Stored rows:
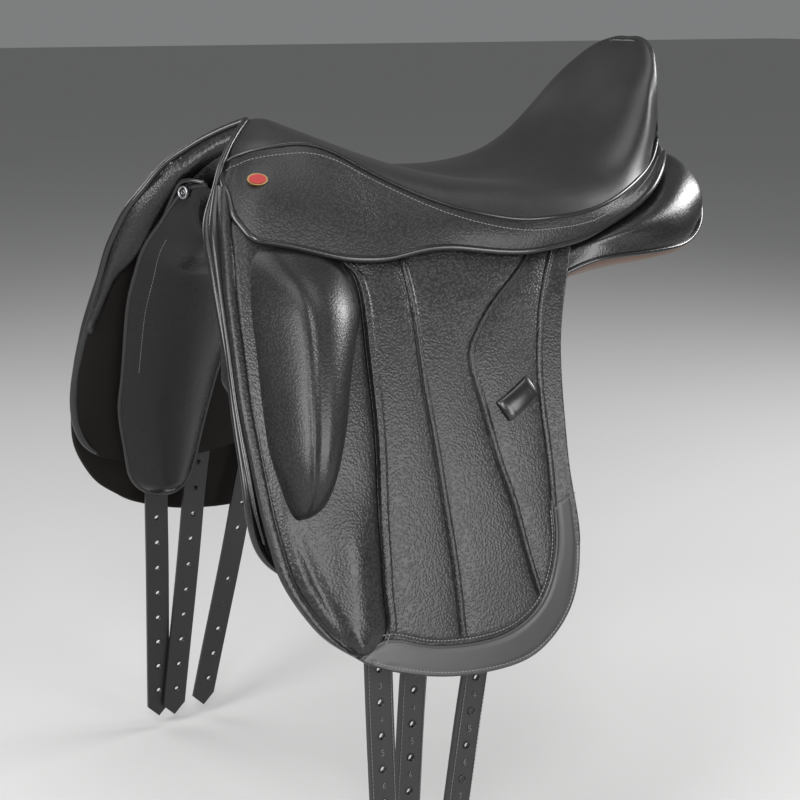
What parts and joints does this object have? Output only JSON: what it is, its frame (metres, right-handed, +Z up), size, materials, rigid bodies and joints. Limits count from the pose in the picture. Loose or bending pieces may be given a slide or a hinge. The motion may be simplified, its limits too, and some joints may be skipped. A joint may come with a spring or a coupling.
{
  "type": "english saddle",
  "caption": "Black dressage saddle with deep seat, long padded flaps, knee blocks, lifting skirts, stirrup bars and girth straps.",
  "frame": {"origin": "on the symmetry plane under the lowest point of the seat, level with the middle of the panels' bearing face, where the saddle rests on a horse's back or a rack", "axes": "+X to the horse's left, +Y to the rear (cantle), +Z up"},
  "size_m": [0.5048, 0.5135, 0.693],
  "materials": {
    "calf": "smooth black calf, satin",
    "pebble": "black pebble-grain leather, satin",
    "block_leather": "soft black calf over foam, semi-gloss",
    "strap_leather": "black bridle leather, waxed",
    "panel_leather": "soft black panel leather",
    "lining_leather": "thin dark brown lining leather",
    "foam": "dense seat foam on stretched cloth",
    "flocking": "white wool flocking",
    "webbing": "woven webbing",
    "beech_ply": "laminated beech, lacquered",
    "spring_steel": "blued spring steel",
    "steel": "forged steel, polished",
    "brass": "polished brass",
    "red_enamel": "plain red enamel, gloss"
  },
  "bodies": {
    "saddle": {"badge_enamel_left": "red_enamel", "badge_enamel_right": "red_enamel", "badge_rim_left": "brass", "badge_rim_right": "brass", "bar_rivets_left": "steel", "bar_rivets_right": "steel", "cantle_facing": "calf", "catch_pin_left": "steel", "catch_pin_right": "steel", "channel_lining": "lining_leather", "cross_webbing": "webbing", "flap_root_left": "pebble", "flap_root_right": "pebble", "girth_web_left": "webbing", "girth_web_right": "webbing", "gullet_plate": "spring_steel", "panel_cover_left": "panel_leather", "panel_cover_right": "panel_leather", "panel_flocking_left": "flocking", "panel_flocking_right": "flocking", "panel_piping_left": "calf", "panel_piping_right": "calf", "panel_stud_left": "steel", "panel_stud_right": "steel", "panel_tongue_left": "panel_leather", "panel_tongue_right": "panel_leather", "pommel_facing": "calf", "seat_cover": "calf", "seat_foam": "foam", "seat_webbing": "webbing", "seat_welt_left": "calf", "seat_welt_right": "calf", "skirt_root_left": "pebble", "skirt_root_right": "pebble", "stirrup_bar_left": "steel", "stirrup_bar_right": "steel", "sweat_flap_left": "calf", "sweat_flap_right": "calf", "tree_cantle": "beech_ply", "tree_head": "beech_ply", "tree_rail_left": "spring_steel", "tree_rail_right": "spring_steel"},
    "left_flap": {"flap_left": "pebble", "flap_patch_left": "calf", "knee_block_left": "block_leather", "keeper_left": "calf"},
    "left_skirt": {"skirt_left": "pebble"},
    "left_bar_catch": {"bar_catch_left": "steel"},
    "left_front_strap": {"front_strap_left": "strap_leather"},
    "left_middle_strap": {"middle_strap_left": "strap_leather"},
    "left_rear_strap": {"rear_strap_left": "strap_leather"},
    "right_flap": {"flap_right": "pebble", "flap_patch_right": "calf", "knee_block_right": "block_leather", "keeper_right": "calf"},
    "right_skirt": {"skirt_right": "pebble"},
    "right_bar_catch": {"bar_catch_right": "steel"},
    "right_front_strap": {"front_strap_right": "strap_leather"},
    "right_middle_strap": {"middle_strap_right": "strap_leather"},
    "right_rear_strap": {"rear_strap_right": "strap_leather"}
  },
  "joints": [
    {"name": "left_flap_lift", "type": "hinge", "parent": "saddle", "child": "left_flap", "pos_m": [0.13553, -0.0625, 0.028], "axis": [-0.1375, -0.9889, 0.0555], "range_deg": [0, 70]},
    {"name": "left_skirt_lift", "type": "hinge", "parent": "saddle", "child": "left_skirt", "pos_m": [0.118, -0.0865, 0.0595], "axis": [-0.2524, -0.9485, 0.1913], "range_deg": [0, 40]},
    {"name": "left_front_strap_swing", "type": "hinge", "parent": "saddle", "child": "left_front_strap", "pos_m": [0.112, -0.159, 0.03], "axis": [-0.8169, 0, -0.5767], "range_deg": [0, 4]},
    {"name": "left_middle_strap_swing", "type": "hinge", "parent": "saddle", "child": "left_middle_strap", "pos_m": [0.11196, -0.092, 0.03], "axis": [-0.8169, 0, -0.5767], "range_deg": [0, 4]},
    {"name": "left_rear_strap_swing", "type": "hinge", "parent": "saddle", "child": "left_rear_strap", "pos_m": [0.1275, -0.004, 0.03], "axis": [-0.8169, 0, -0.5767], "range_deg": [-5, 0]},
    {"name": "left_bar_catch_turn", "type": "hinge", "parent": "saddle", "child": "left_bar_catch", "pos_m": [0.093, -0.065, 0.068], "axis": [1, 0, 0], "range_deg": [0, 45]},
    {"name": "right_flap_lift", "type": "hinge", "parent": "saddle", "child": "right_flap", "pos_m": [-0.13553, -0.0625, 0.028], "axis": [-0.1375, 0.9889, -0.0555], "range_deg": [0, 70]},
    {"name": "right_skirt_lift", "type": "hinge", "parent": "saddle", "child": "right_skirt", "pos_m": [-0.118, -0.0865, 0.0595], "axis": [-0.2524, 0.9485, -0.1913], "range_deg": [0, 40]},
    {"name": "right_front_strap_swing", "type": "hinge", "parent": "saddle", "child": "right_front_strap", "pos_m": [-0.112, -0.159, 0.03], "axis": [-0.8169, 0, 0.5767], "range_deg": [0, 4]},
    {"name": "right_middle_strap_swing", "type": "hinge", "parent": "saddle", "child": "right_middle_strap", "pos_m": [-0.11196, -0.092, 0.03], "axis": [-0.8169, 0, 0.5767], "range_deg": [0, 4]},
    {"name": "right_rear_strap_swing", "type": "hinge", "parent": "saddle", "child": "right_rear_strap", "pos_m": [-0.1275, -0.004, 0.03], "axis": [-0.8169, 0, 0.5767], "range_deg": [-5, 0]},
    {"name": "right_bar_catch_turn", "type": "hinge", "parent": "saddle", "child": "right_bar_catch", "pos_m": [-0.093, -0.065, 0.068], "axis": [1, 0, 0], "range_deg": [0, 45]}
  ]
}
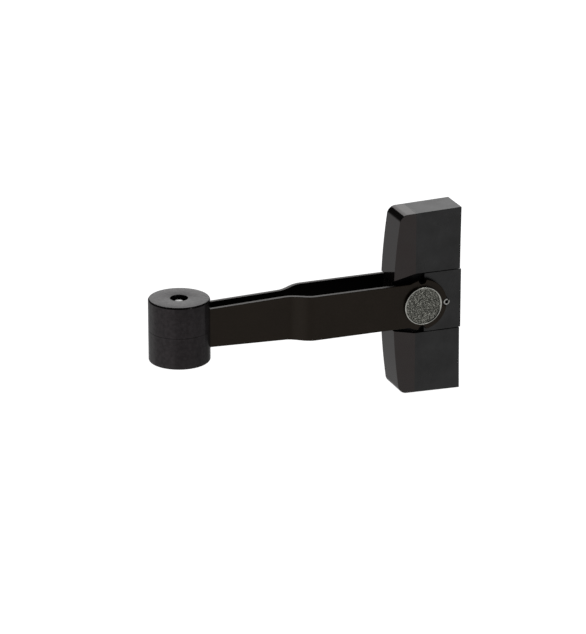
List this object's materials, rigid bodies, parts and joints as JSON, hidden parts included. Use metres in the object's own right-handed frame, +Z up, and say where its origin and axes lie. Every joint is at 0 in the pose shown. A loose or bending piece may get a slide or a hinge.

Exercise: Write every entry out again exactly.

Task output:
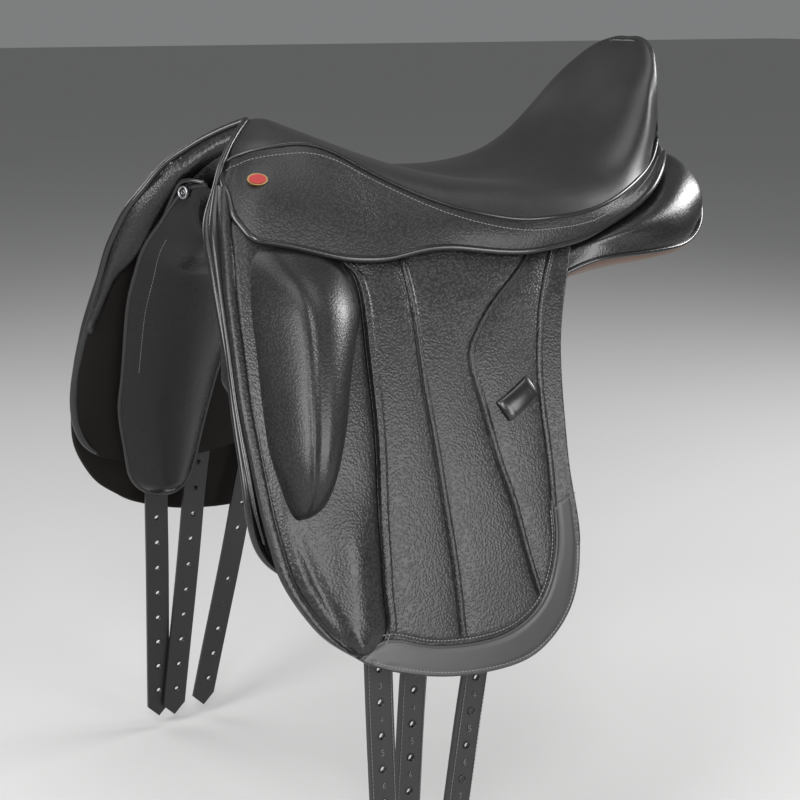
What parts and joints does this object have? Output only JSON: what it is, its frame (metres, right-handed, +Z up), size, materials, rigid bodies and joints. Limits count from the pose in the picture. Loose or bending pieces may be given a slide or a hinge. The motion may be simplified, its limits too, and some joints may be skipped. A joint may come with a spring or a coupling.
{
  "type": "english saddle",
  "caption": "Black dressage saddle with deep seat, long padded flaps, knee blocks, lifting skirts, stirrup bars and girth straps.",
  "frame": {"origin": "on the symmetry plane under the lowest point of the seat, level with the middle of the panels' bearing face, where the saddle rests on a horse's back or a rack", "axes": "+X to the horse's left, +Y to the rear (cantle), +Z up"},
  "size_m": [0.5048, 0.5135, 0.693],
  "materials": {
    "calf": "smooth black calf, satin",
    "pebble": "black pebble-grain leather, satin",
    "block_leather": "soft black calf over foam, semi-gloss",
    "strap_leather": "black bridle leather, waxed",
    "panel_leather": "soft black panel leather",
    "lining_leather": "thin dark brown lining leather",
    "foam": "dense seat foam on stretched cloth",
    "flocking": "white wool flocking",
    "webbing": "woven webbing",
    "beech_ply": "laminated beech, lacquered",
    "spring_steel": "blued spring steel",
    "steel": "forged steel, polished",
    "brass": "polished brass",
    "red_enamel": "plain red enamel, gloss"
  },
  "bodies": {
    "saddle": {"badge_enamel_left": "red_enamel", "badge_enamel_right": "red_enamel", "badge_rim_left": "brass", "badge_rim_right": "brass", "bar_rivets_left": "steel", "bar_rivets_right": "steel", "cantle_facing": "calf", "catch_pin_left": "steel", "catch_pin_right": "steel", "channel_lining": "lining_leather", "cross_webbing": "webbing", "flap_root_left": "pebble", "flap_root_right": "pebble", "girth_web_left": "webbing", "girth_web_right": "webbing", "gullet_plate": "spring_steel", "panel_cover_left": "panel_leather", "panel_cover_right": "panel_leather", "panel_flocking_left": "flocking", "panel_flocking_right": "flocking", "panel_piping_left": "calf", "panel_piping_right": "calf", "panel_stud_left": "steel", "panel_stud_right": "steel", "panel_tongue_left": "panel_leather", "panel_tongue_right": "panel_leather", "pommel_facing": "calf", "seat_cover": "calf", "seat_foam": "foam", "seat_webbing": "webbing", "seat_welt_left": "calf", "seat_welt_right": "calf", "skirt_root_left": "pebble", "skirt_root_right": "pebble", "stirrup_bar_left": "steel", "stirrup_bar_right": "steel", "sweat_flap_left": "calf", "sweat_flap_right": "calf", "tree_cantle": "beech_ply", "tree_head": "beech_ply", "tree_rail_left": "spring_steel", "tree_rail_right": "spring_steel"},
    "left_flap": {"flap_left": "pebble", "flap_patch_left": "calf", "knee_block_left": "block_leather", "keeper_left": "calf"},
    "left_skirt": {"skirt_left": "pebble"},
    "left_bar_catch": {"bar_catch_left": "steel"},
    "left_front_strap": {"front_strap_left": "strap_leather"},
    "left_middle_strap": {"middle_strap_left": "strap_leather"},
    "left_rear_strap": {"rear_strap_left": "strap_leather"},
    "right_flap": {"flap_right": "pebble", "flap_patch_right": "calf", "knee_block_right": "block_leather", "keeper_right": "calf"},
    "right_skirt": {"skirt_right": "pebble"},
    "right_bar_catch": {"bar_catch_right": "steel"},
    "right_front_strap": {"front_strap_right": "strap_leather"},
    "right_middle_strap": {"middle_strap_right": "strap_leather"},
    "right_rear_strap": {"rear_strap_right": "strap_leather"}
  },
  "joints": [
    {"name": "left_flap_lift", "type": "hinge", "parent": "saddle", "child": "left_flap", "pos_m": [0.13553, -0.0625, 0.028], "axis": [-0.1375, -0.9889, 0.0555], "range_deg": [0, 70]},
    {"name": "left_skirt_lift", "type": "hinge", "parent": "saddle", "child": "left_skirt", "pos_m": [0.118, -0.0865, 0.0595], "axis": [-0.2524, -0.9485, 0.1913], "range_deg": [0, 40]},
    {"name": "left_front_strap_swing", "type": "hinge", "parent": "saddle", "child": "left_front_strap", "pos_m": [0.112, -0.159, 0.03], "axis": [-0.8169, 0, -0.5767], "range_deg": [0, 4]},
    {"name": "left_middle_strap_swing", "type": "hinge", "parent": "saddle", "child": "left_middle_strap", "pos_m": [0.11196, -0.092, 0.03], "axis": [-0.8169, 0, -0.5767], "range_deg": [0, 4]},
    {"name": "left_rear_strap_swing", "type": "hinge", "parent": "saddle", "child": "left_rear_strap", "pos_m": [0.1275, -0.004, 0.03], "axis": [-0.8169, 0, -0.5767], "range_deg": [-5, 0]},
    {"name": "left_bar_catch_turn", "type": "hinge", "parent": "saddle", "child": "left_bar_catch", "pos_m": [0.093, -0.065, 0.068], "axis": [1, 0, 0], "range_deg": [0, 45]},
    {"name": "right_flap_lift", "type": "hinge", "parent": "saddle", "child": "right_flap", "pos_m": [-0.13553, -0.0625, 0.028], "axis": [-0.1375, 0.9889, -0.0555], "range_deg": [0, 70]},
    {"name": "right_skirt_lift", "type": "hinge", "parent": "saddle", "child": "right_skirt", "pos_m": [-0.118, -0.0865, 0.0595], "axis": [-0.2524, 0.9485, -0.1913], "range_deg": [0, 40]},
    {"name": "right_front_strap_swing", "type": "hinge", "parent": "saddle", "child": "right_front_strap", "pos_m": [-0.112, -0.159, 0.03], "axis": [-0.8169, 0, 0.5767], "range_deg": [0, 4]},
    {"name": "right_middle_strap_swing", "type": "hinge", "parent": "saddle", "child": "right_middle_strap", "pos_m": [-0.11196, -0.092, 0.03], "axis": [-0.8169, 0, 0.5767], "range_deg": [0, 4]},
    {"name": "right_rear_strap_swing", "type": "hinge", "parent": "saddle", "child": "right_rear_strap", "pos_m": [-0.1275, -0.004, 0.03], "axis": [-0.8169, 0, 0.5767], "range_deg": [-5, 0]},
    {"name": "right_bar_catch_turn", "type": "hinge", "parent": "saddle", "child": "right_bar_catch", "pos_m": [-0.093, -0.065, 0.068], "axis": [1, 0, 0], "range_deg": [0, 45]}
  ]
}
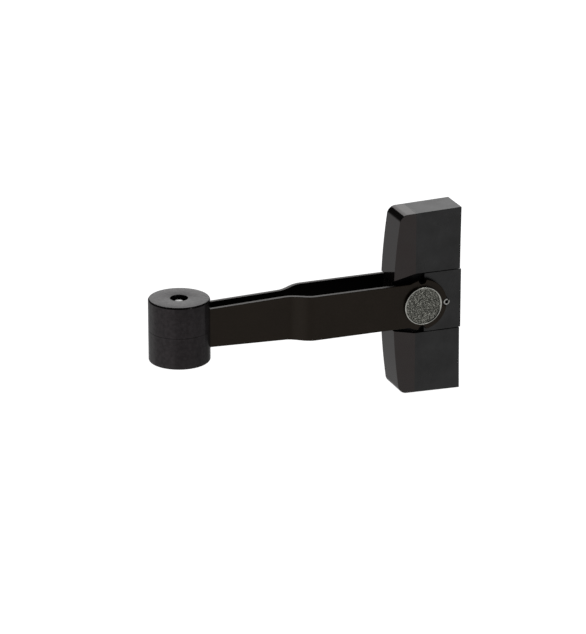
List this object's materials, rigid bodies, parts and joints as JSON, hidden parts included. Use metres in the object's own right-handed frame, +Z up, and say where its origin and axes lie. Every joint is at 0 in the pose shown. A loose or bending piece may get a slide or a hinge.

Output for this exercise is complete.